Chapter 1, Look, is devoted mainly to search engines and, particularly, to Google and the extent to which it now gathers data about those who use the search engine (i.e., 'looking' at us). Google's search engine is merely the front end to its advertising business and the more it knows about us, the more easily it can target specific advertisements at us when we search. It can recognize, for example, by fairly simplistic means whether we are searching to buy something or simply searching to discover information about something; so, if I enter a produce type and the word 'price' in the search box, I am likely to find ads on the search output giving me links to firms offering the product and indicating a range of prices. If I add 'UK' to the search strategy, I am likely to find that links to sites in the USA have disappeared. If I use a term like 'CMC camera' and omit the word 'price', I'm likely to be directed to informative sites, such as Wikipedia, and the ads may be more generic in character. Using AI techniques to gather and analyse more and more data about us and our searches must occupy a lot of time in Google's offices!

In Chapter 2, Listen, the keyword is used rather loosely, since 'listening' does not mean attending to voice messages, but the more careful analysis of the activity on the Web. We get an introduction to the notion of the semantic Web and the problems of determining the meaning of language, and the techniques of natural language processing are introduced, since they underpin Google's Adwords method of auctioning ads to companies. The more effectively Google can interpret our searches, the more they are able to convince companies that money spent on advertising through Google will not be wasted. Among other things in this chapter, the author tells us about that auction method and the bidding process, through which a successful bidder does not pay the price they bid but a small increment over the next highest bidder. A process almost guaranteed to encourage high bidding because the highest bidder knows that s/he will not have to pay what was bid.

Learning, of course, is key in the human animal's attainment of intelligence and Chapter 3 is concerned mainly with what is known about human learning. Presumably we have to know a great deal more about how humans learn before we can even begin to create a machine that can learn. There are some technologies, such as neural nets, for example, that mimic how the human brain is thought to function and recently a project was funded to build a machine that replicates, as far as possible, the structure of neurones, etc., in the human brain. I read recently that the fibres that connect the elements of the brain, if stretched out in one continuous thread, would go four times round the Earth, so I imagine the designers will be able to do little more than replicate a fraction of the brain's capacity. It also seems that different parts of the brain are associated with different functions, such as vision, hearing, artistic creativity, etc., and figuring out how to simulate, say, the rational processing of text, perceived with the visual cortex, may be quite a challenge.

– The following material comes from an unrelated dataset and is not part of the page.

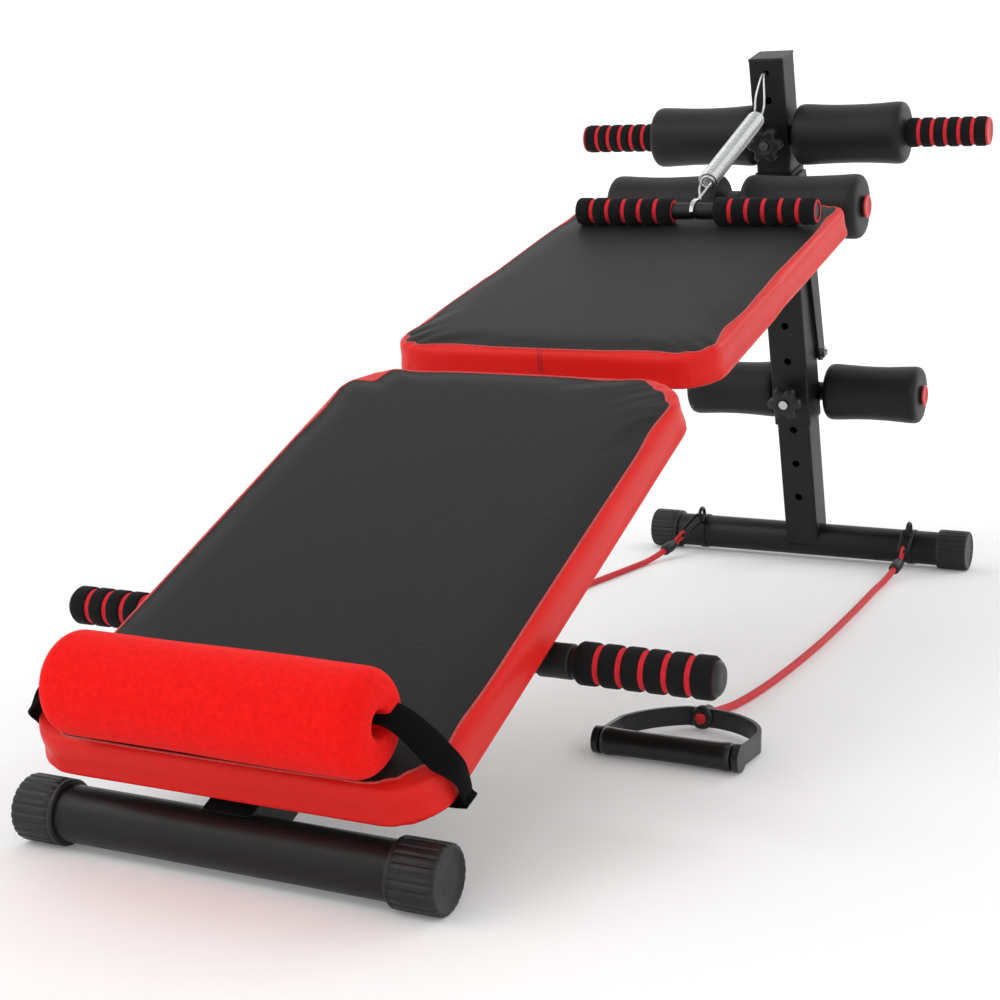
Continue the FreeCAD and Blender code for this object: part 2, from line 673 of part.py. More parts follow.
def spring_ends():
    top = post_point(-2, -53, HOOK_S - 45)
    bottom = hand_bar_axis() + V(0, 14, 22)
    return top, bottom


def add_hand_bar():
    c = hand_bar_axis()
    x0 = c.x - HAND_BAR_HALF
    x1 = c.x + HAND_BAR_HALF
    bar = cyl_x(HAND_BAR_R, x0, x1, c.y, c.z)
    groove = cyl_x(20, c.x - 3, c.x + 3, c.y, c.z).cut(cyl_x(HAND_BAR_R - 1.2, c.x - 4, c.x + 4, c.y, c.z))
    add("hand_bar", bar.cut(groove))
    bare = HAND_BARE / 2
    left = grip(x0 - 1, c.x - bare, c.y, c.z, HAND_BAR_R, HAND_GRIP_R, 5)
    right = grip(c.x + bare, x1 + 1, c.y, c.z, HAND_BAR_R, HAND_GRIP_R, 5)
    add("hand_grips", Part.makeCompound([left, right]))


def add_spring():
    top, bottom = spring_ends()
    d = (bottom - top).normalize()
    coil = cyl(SPRING_R, (bottom - top).Length - 34, top + d * 8, d)
    c = hand_bar_axis()
    wire = 1.6
    hole = post_point(-2, -POST_W / 2 - wire - 0.4, HOOK_S)
    inside = post_point(-2, -POST_W / 2 + TUBE_WALL + 5, HOOK_S)
    low = [bottom - d * 27, bottom - d * 14, c + V(0, 9, 13), c + V(0, -6, 12.5), c + V(0, -12.5, 2)]
    high = rod([inside, hole, top + V(0, 0, 6), top + d * 9], wire)
    add("pull_spring", one([coil, rod(low, wire), high]))


# ---- cords --------------------------------------------------------------
def cord_tube(route, radius):
    """Straight runs joined by the largest arcs that the runs allow."""
    pts = [world(*p) for p in route]
    edges = []
    last = pts[0]
    length = 0.0
    radii = []
    for a, b, c in zip(pts, pts[1:], pts[2:]):
        u = (b - a).normalize()
        w = (c - b).normalize()
        half = math.acos(min(1.0, u.dot(w))) / 2
        reach = 0.45 * min((b - a).Length, (c - b).Length)
        r = reach / math.tan(half)
        radii.append(r)
        p = b - u * reach
        q = b + w * reach
        centre = b + (w - u).normalize() * (r / math.cos(half))
        m = centre + (b - centre).normalize() * r
        edges.append(Part.LineSegment(last, p).toShape())
        edges.append(Part.Arc(p, m, q).toShape())
        length += (p - last).Length + 2 * half * r
        last = q
    edges.append(Part.LineSegment(last, pts[-1]).toShape())
    length += (pts[-1] - last).Length
    path = Part.Wire(edges)
    ring = Part.Wire(Part.makeCircle(radius, pts[0], pts[1] - pts[0]))
    tube = path.makePipeShell([ring], True, False)
    error = tube.Volume / (math.pi * radius * radius * length) - 1
    print("cord: length %.1f, volume error %.4f, smallest radius %.0f" % (length, error, min(radii)))
    return tube


def clamp(x):
    """Band that swivels on the rear foot, with a wire eye on its front."""
    band = cyl_x(CLAMP_R, x - CLAMP_W / 2, x + CLAMP_W / 2, REAR_Y, FOOT_Z)
    lug_dir = V(0, -0.62, 0.785)
    eye_c = V(x, REAR_Y, FOOT_Z) + lug_dir * (CLAMP_R + EYE_R + 1.0)
    eye = Part.makeTorus(EYE_R, EYE_WIRE, eye_c, X_AXIS)
    band = band.fuse(eye)
    return band.cut(cyl_x(FOOT_R + RUN_FIT, x - 40, x + 40, REAR_Y, FOOT_Z)).removeSplitter()


def eye_centre(x):
    return V(x, REAR_Y, FOOT_Z) + V(0, -0.62, 0.785) * (CLAMP_R + EYE_R + 1.0)


def slot_ring(a, b, across, half, wire):
    """Long closed wire loop from a to b, flat in the plane of a-b and across."""
    d = (b - a).normalize()
    s = across * half
    p = [a + s, b + s, b - s, a - s]
    arc1 = Part.Arc(p[1], b + d * half, p[2]).toShape()
    arc2 = Part.Arc(p[3], a - d * half, p[0]).toShape()
    side1 = Part.LineSegment(p[0], p[1]).toShape()
    side2 = Part.LineSegment(p[2], p[3]).toShape()
    path = Part.Wire([side1, arc1, side2, arc2])
    ring = Part.Wire(Part.makeCircle(wire, p[0], d))
    return path.makePipeShell([ring], True, False)


def add_cord(side, sign, route):
    x = sign * CLAMP_X
    add("cord_clamp_" + side, clamp(x))
    eye = eye_centre(x)
    start = world(*route[0])
    d = (world(*route[1]) - start).normalize()
    ferrule_in = start - d * 26
    ferrule = Part.makeCone(6.0, 7.6, 7, ferrule_in, d).fuse(cyl(7.6, 19, ferrule_in + d * 7, d))
    add("cord_ferrule_" + side, ferrule)
    hook_top = eye + V(0, -EYE_R + 6.2, 0)
    loop_low = ferrule_in + V(0, 0, 0)
    aim = (loop_low - hook_top).normalize()
    across = V(1, 0, 0)
    across = (across - aim * across.dot(aim)).normalize()
    hook_low = loop_low - aim * 17
    hook = slot_ring(hook_top + aim * 6.5, hook_low - aim * 9, across, 6.5, 2.0)
    add("snap_hook_" + side, hook)
    over = aim.cross(across)
    loop = slot_ring(hook_low - aim * 4.6, loop_low - aim * 6.6, over, 4.0, 1.8)
    add("cord_loop_" + side, loop)
    add("cord_" + side, cord_tube(route, CORD_R))
    add_handle(side, sign, route)


def add_handle(side, sign, route):
    """D handle lying flat on the floor: a grip, and a bail with a boss."""
    boss = world(sign * BOSS[0], BOSS[1], BOSS[2])
    end = world(*route[-1])
    gy = boss.y - GRIP_BACK
    gx = boss.x + sign * 9.0
    grip_tube = cyl_x(HANDLE_GRIP_R, gx - HANDLE_HALF, gx + HANDLE_HALF, gy, HANDLE_GRIP_R + 0.5)
    grip_tube = grip_tube.cut(cyl_x(8.0, gx - 100, gx + 100, gy, HANDLE_GRIP_R + 0.5))
    add("handle_grip_" + side, grip_tube)
    t = 4.0
    w = HANDLE_HALF + 5.0
    outer = bail_face(gx, gy, boss, w + t / 2, t / 2)
    inner = bail_face(gx, gy, boss, w - t / 2, -t / 2)
    bail = outer.extrude(V(0, 0, 18)).cut(inner.extrude(V(0, 0, 18)))
    for s in (-1, 1):
        x0 = gx + s * w - 3.0
        ends = sorted([x0 + 3, gx + s * (HANDLE_HALF - 14)])
        bail = bail.fuse(cyl_x(HANDLE_GRIP_R - 0.3, x0, x0 + 6.0, gy, HANDLE_GRIP_R + 0.5))
        bail = bail.fuse(cyl_x(7.8, ends[0], ends[1], gy, HANDLE_GRIP_R + 0.5))
    boss_len = abs(end.y - boss.y) + 6
    bail = bail.fuse(cyl(8.5, boss_len, V(boss.x, boss.y - 6, boss.z), V(0, 1, 0)))
    add("handle_bail_" + side, bail.removeSplitter())


def bail_face(gx, gy, boss, half, grow):
    """Plan outline of the bail, in the level plane at its lower edge."""
    z = boss.z - 9.0
    tip_y = boss.y + grow
    knee_y = gy + KNEE_BACK
    pts = [V(gx - half, gy - 2 + abs(grow), z), V(gx - half, knee_y, z), V(boss.x - 14, tip_y, z),
           V(boss.x + 14, tip_y, z), V(gx + half, knee_y, z), V(gx + half, gy - 2 + abs(grow), z)]
    side_l = Part.LineSegment(pts[0], pts[1]).toShape()
    arc_l = Part.Arc(pts[1], V(gx - half * 0.72, knee_y + (tip_y - knee_y) * 0.62, z), pts[2]).toShape()
    top = Part.LineSegment(pts[2], pts[3]).toShape()
    arc_r = Part.Arc(pts[3], V(gx + half * 0.72, knee_y + (tip_y - knee_y) * 0.62, z), pts[4]).toShape()
    side_r = Part.LineSegment(pts[4], pts[5]).toShape()
    base = Part.LineSegment(pts[5], pts[0]).toShape()
    return Part.Face(Part.Wire([side_l, arc_l, top, arc_r, side_r, base]))


def build():
    add_feet()
    add_post()
    add_fold()
    add_lock()
    add_knobs()
    add_hold_bar()
    add_foot_bar()
    add_knee_bar()
    add_push_bar()
    add_beam()
    add_boards()
    add_pillow()
    add_hand_bar()
    add_spring()
    add_cord("right", 1, RIGHT_ROUTE)
    add_cord("left", -1, LEFT_ROUTE)


def write():
    os.makedirs("parts", exist_ok=True)
    for name, shape in PARTS.items():
        shape.exportStep("parts/" + name + ".step")


build()
write()
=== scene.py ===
import math

import bpy
import numpy as np
from mathutils import Matrix, Vector, noise
from mathutils.bvhtree import BVHTree


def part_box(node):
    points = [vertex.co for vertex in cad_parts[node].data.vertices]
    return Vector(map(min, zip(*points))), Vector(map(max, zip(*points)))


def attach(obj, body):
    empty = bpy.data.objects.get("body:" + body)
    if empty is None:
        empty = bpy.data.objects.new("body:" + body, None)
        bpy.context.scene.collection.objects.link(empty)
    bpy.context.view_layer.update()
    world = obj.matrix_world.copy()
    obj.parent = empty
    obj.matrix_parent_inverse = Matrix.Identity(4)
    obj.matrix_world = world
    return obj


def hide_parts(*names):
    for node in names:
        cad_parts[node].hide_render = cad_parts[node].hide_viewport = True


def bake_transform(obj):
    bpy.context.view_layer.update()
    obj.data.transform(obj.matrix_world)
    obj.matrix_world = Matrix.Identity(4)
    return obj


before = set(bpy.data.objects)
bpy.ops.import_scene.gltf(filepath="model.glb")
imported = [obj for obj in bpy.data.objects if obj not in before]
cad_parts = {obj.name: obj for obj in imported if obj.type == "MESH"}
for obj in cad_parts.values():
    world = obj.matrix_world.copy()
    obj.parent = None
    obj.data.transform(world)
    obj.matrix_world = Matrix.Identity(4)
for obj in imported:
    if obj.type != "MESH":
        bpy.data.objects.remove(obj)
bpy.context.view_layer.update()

REAR_Y = 0.7190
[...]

The brain, as noted earlier, is all connections and Chapter 4, Connect, is largely about attempts to simulate those connections through the logical apparatus used in the digital computer. I was a little surprised that the author gives no attention to pattern recognition in this chapter, since others have noted that this is one of the critical differences between machine activity and human brain activity. In chess, for example, it is believed that chess masters function mainly on their ability to recognize and interpret the patterns they see on the chess board, whereas the digital chess computer, Deep Blue, which beat the human chess champion Gary Kasparov in 1997 did so because of its enormous data processing power, reviewing, within the time allowed between moves, millions of possible outcomes of a move and its consequences. Kasparov on the other hand would be processing much less data and, in all probability, would see emerging patterns on the board and would be able to select a move that gave him the most advantageous pattern as a result.

The author presents prediction (Chapter 5) as a fundamental human capability. We can see, for example, that the ability to predict with incredible degrees of accuracy is central to the success of tennis players, and indeed participants in virtually every other ball game. In tennis, when player A strikes the ball, player B, working at instantaneous mental processing speeds, is able to predict to within a fine tolerance, exactly where the ball is going to hit the court surface and at what angle it will rise from the surface. Even moderate player will have the basic ability to make this kind of prediction. The ability appears to be innate and and capable of development in most people; but computers do not function as people do, no talents are innate, and their predictions must be based on the statistical analysis of the data presented to them. The notion of 'big data', which has emerged in recent years, has drawn attention to the need for rapid analytical analysis, to turn the masses of data into information that can be assimilated by the human mind. The revelations about the activities of the NSA in the USA and GCHQ in the UK, who have devised methods for stripping the metadata from billions of messages on the Web and analysing them to detect terrorist activity is a case in point. The author makes the point that the computational capacity of the Web, as a whole, is now sufficient to enable prediction; me must wait and see whether such capability is put to any more socially useful activity than predicting for companies what we are likely to buy.

In Chapter 6, correction is introduced by reference to Google's self-driving car and the use of feedback in managing the control systems of the vehicle. From here we move on to flocking behaviour in birds, the eight queens chessboard puzzle and optimization. Little is actually said in this chapter on the application of these ideas to the Web, but I imagine that Google's self-driving car has access to Google maps online and that optimization algorithms play a part in route planning.

Overall, this is an excellent introduction to a variety of disciplines that are exploring the capabilities of the Web and vast amount of data and information now available. It will be a useful text for any beginning course on artificial intelligence, Web science, Internet studies or information science. It will also be of interest to any lay person seeking to become acquainted with the further reaches of the Web.